Data records:
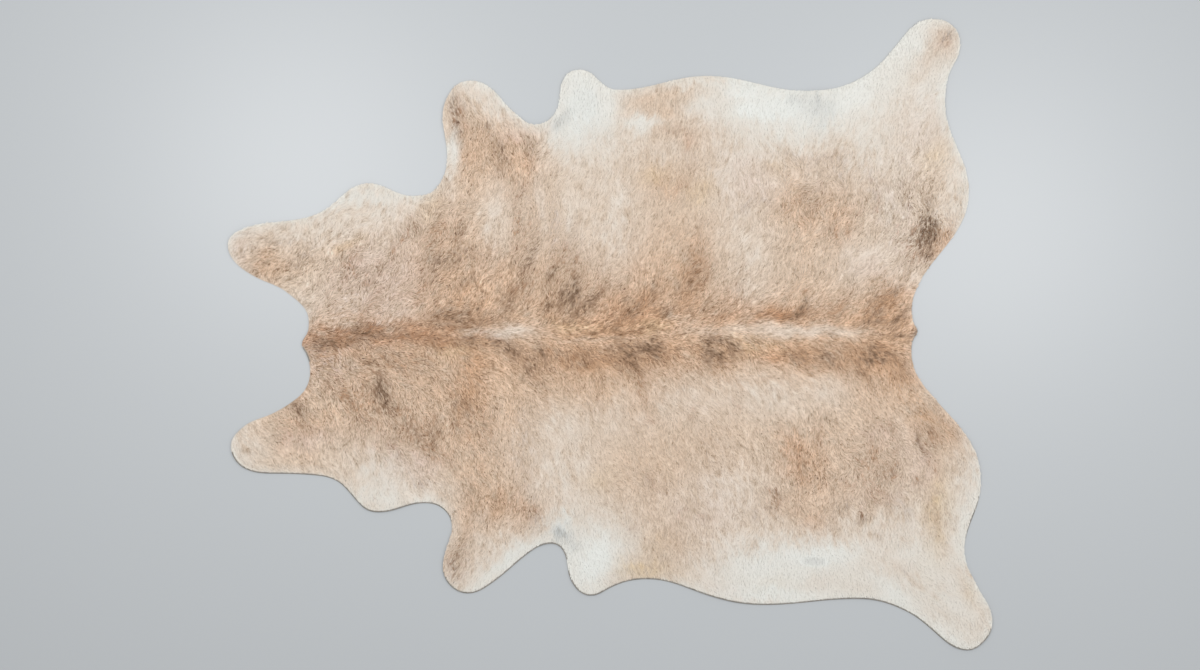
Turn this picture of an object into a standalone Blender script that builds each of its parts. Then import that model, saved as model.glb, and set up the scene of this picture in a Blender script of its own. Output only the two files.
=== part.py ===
"""A cowhide rug: one tanned cattle hide with its short hair on, lying flat with the hair side up.

The spine lies along X, with the neck at -X and the tail at +X. The underside rests on z = 0.
"""

from math import cos, radians, sin
from typing import NamedTuple

import bmesh
import bpy
from mathutils import Vector
from mathutils.geometry import interpolate_bezier

CM = 0.01
MM = 0.001

# Sizes of the hide, in metres
LEATHER = 2.5 * MM
COAT = 3.0 * MM
THICKNESS = LEATHER + COAT
ROUNDED_EDGE = 1.2 * MM

# How finely the edge and the two faces are divided
EDGE_STEP = 12 * MM
GRID_STEP = 50 * MM
HANDLE_SHARE = 0.37
WELD = 0.01 * MM
ON_GRID_LINE = 0.001 * MM
FACES_UP_OR_DOWN = 0.99
SHARP_ANGLE = radians(40)

HAIR_COLOUR = (0.62, 0.47, 0.36, 1.0)
HAIR_ROUGHNESS = 0.75


class Landmark(NamedTuple):
    """A point of the trimmed edge, in centimetres, and the way the edge runs there, in degrees from +X."""

    place: str
    x: float
    y: float
    heading: float


class Lift(NamedTuple):
    """A place where the hide stands off the floor: a soft oval bump, sizes in centimetres, height in mm."""

    place: str
    x: float
    y: float
    heading: float
    half_length: float
    half_width: float
    height: float


# The edge runs clockwise as seen from above, from the nape over the upper side to the tail and back.
UPPER_NECK = (
    ("nape", -88.7, -3.0, 90),
    ("nape shoulder", -87.3, 0.0, 58),
    ("hollow of the neck", -86.7, 3.8, 90),
    ("neck slope", -92.7, 11.9, 141),
    ("under the lobe", -102.5, 16.8, 151),
    ("lobe tip", -110.0, 26.0, 90),
    ("lobe turn", -105.0, 30.6, 21),
    ("lobe top", -92.0, 32.8, 8),
    ("shoulder slope", -80.0, 37.3, 39),
    ("shoulder bump", -69.5, 43.5, 0),
    ("armpit", -57.0, 39.9, 0),
)
UPPER_FORELEG = (
    ("leg root", -49.7, 42.4, 54),
    ("leg waist", -46.9, 51.0, 90),
    ("knee", -48.1, 62.8, 90),
    ("toe turn", -45.8, 70.0, 57),
    ("toe", -40.2, 73.1, 0),
    ("inner side", -31.4, 67.9, -51),
    ("inner slope", -26.4, 62.9, -39),
    ("elbow pit", -21.8, 60.4, 0),
)
UPPER_FLAP = (
    ("flap root", -16.2, 63.2, 54),
    ("flap side", -14.5, 68.0, 86),
    ("flap turn", -13.0, 74.1, 57),
    ("flap tip", -8.8, 76.2, 0),
    ("flap slope", -3.3, 73.2, -46),
    ("flap end", 2.5, 70.4, 0),
)
UPPER_BELLY = (
    ("belly", 28.0, 74.4, 0),
    ("flank", 56.5, 70.1, 0),
)
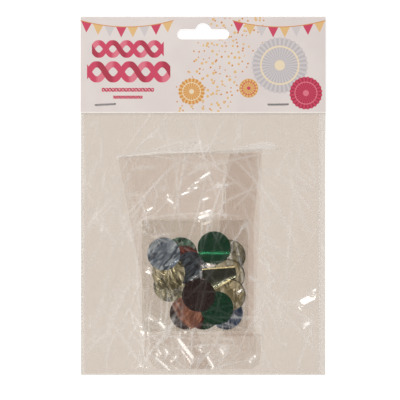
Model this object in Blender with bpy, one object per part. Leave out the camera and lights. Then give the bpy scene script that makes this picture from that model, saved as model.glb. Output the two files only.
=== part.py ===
"""A hang pack with a folded clear bubble balloon and a sachet of round foil confetti, in metres.

It lies on its back: +Z is up, the header card is at +Y, and the origin is under its middle.
"""

import math

import bmesh
import bpy

# The pack and its header card
PACK_WIDTH = 0.150
HEADER_HEIGHT = 0.0589
CARD_THICKNESS = 0.00035
FOLD_STEPS = 8

# The hang slot: a long hole with round ends and a round rise in the middle of its upper edge
SLOT_LENGTH = 0.032
SLOT_HEIGHT = 0.0065
SLOT_RISE = 0.0037
RISE_RADIUS = 0.0050
SLOT_BELOW_TOP = 0.0037
ROUND_STEPS = 10

# The bag
BAG_FILM = 0.00006
LEFT_WELD = 0.0015
RIGHT_WELD = 0.0040
BOTTOM_WELD = 0.0010
MOUTH_BELOW_SLOT = 0.0080
BAG_CELL = 0.009
BAG_RUN_OUT = 0.015

# The staples, of flat wire
STAPLE_CROWN = 0.0127
WIRE_THICKNESS = 0.0005
WIRE_WIDTH = 0.0007
WIRE_BEND = 0.0005
CLINCH_LENGTH = 0.0050
STAPLE_ABOVE_EDGE = 0.0052
LEFT_STAPLE_INSET = 0.0152
RIGHT_STAPLE_INSET = 0.0290
LEFT_STAPLE_TURN = math.radians(3.0)
RIGHT_STAPLE_TURN = math.radians(1.0)
STAPLE_ABOVE_GROUND = 0.00005

# The balloon: a flat disc folded once across and then in thirds, so each leaf is four films
BALLOON_RADIUS = 0.133
BALLOON_FILM = 0.0001
FILMS_PER_LEAF = 4
BALLOON_BELOW_CARD = 0.0244
BALLOON_ABOVE_BOTTOM = 0.0033
BALLOON_SIDEWAYS = 0.38
LEFT_TAPER = 0.0170
RIGHT_TAPER = 0.0040
TAPER_SHARE = 0.65
TIP_SHARE = 0.965
NECK_WIDTH = 0.0120
NECK_LENGTH = 0.0280
NECK_SLANT = 0.35
BALLOON_ROWS = 7
LEAF_COLUMNS = 7

# The sachet
SACHET_WIDTH = 0.0650
SACHET_HEIGHT = 0.0693
SACHET_FILM = 0.00005
SACHET_WELD = 0.0008
SACHET_SIDEWAYS = 0.63
SACHET_DOWN = 0.637
SACHET_CELL = 0.0050

# The confetti
DISC_RADIUS = 0.0101
FOIL = 0.00006
FOIL_GAP = 0.0001
DISC_SIDES = 28
HEAP_MARGIN = 0.0008
CURL_HALF_WIDTH = 0.0059
CURL_HEIGHT = 0.0018
CURL_ANGLE = math.radians(115.0)
CURL_TURN = math.radians(14.0)
CURL_STEPS = 7

# Loose fits: between films and card, round a wire in its hole, and beside a folded edge
CLEARANCE = 0.0002
EDGE_ROOM = 0.0010

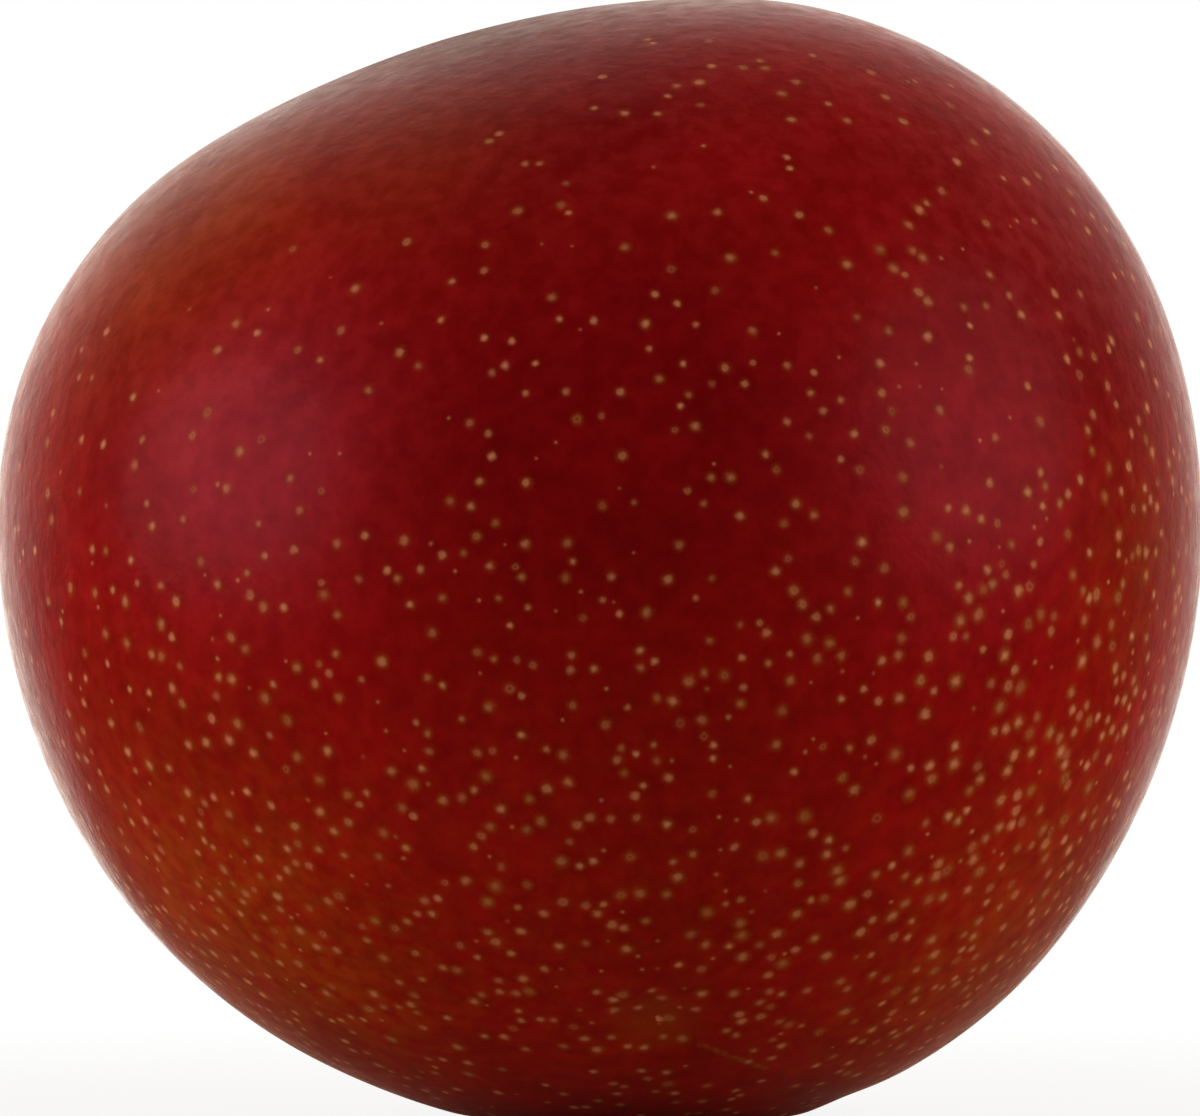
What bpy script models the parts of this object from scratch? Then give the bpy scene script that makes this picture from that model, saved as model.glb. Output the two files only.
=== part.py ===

Objective - Quote exactly the first line of the entries and every line after it, stopping with the line that contains "hair side up.".

Exercise solution -
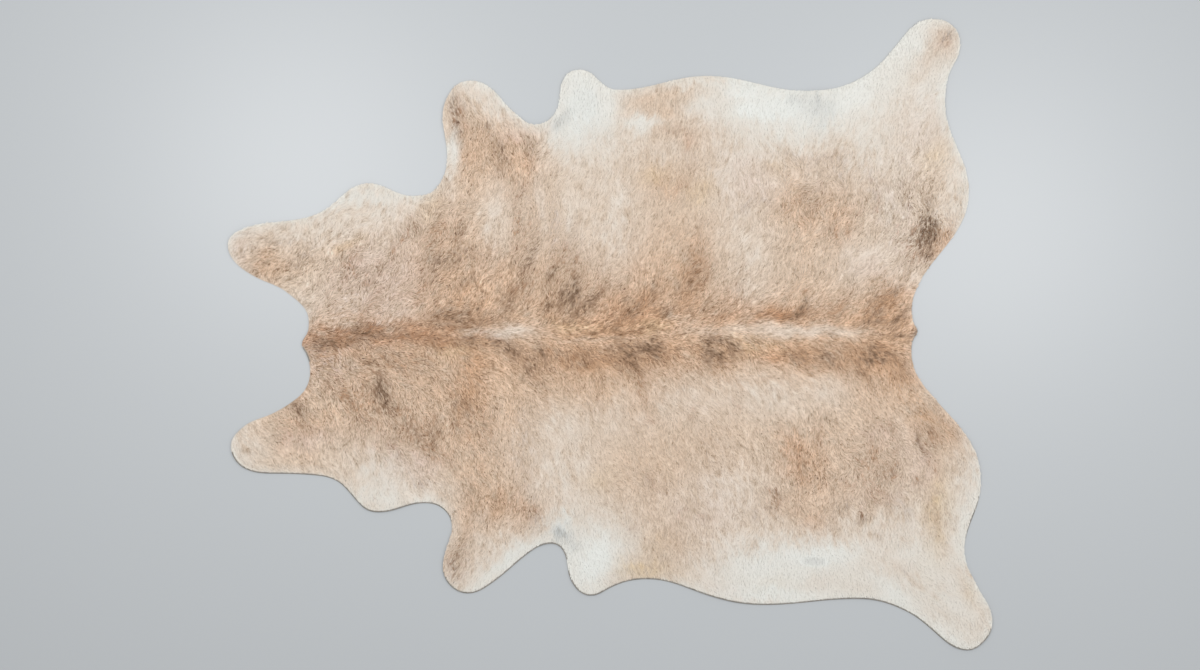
Turn this picture of an object into a standalone Blender script that builds each of its parts. Then import that model, saved as model.glb, and set up the scene of this picture in a Blender script of its own. Output only the two files.
=== part.py ===
"""A cowhide rug: one tanned cattle hide with its short hair on, lying flat with the hair side up.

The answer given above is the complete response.